People brutalized by the former socialist society do not have any social consciousness or much internal resistance. The language of this, as well as Pashkovskyi’s other novels, echoes the vocabularies of those who never studied at universities or participated in any political actions. This is a language of those who never speak out, who have no voice at all, who do not have the right to have a voice in literature. This language is fantastic in its realism and variety.

The dark worlds of Yuri Andrukhovych are absolutely different. They are funny, grotesque, phantasmagoric, almost unreal. His style is bookish and playfully allusive, riddled with paraphrases and quotations. Most of the action in his books takes place within the distorted consciousness of his protagonists. The heroes of his novels, Recreations, 1992, and Moskoviada, 1993, are both poets and are both always drunk.
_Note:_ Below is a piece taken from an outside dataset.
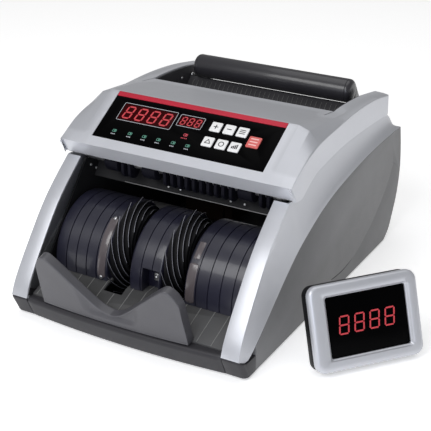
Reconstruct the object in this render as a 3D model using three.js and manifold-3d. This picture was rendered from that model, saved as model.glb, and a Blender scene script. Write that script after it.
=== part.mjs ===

Moskoviada, subtitled «a horror story», is set in Moscow. The Ukrainian poet Otto von F. is a student of the notorious Gorky Literary Institute. He roams around Moscow for one day, like Stephen Dedalus in Dublin. Like Dedalus, he does not come to any philosophical or spiritual decisions. So Otto von F. wanders through Moscow without any visible aim, visiting dingy bars, lovers, Russian nationalist gatherings, secret tunnels of the Moscow subway where giant rats trained by the KGB to sabotage antigovernment rallies and gala meetings of «political corpses» (Lenin and Anatoli Ivanovich — the latter, no doubt, one of the organizers of the August 1991 coup — among them) are held. Moscow is real (its mud and greyness are real) and Moscow is also a symbolic embodiment of his hatred towards the Empire. Hatred, however, is spiritually paralyzing. It is a part of a terrible inferiority complex and a fear of his own inner emptiness. At the end, in his own imaginary literary world, he is killed; in the meantime, in real life, sick and drunk, Otto von F. takes the train for Kyiv. When the conductor asks him for his ticket, Otto offers him the totem he’s been carrying with him all day: a catfish.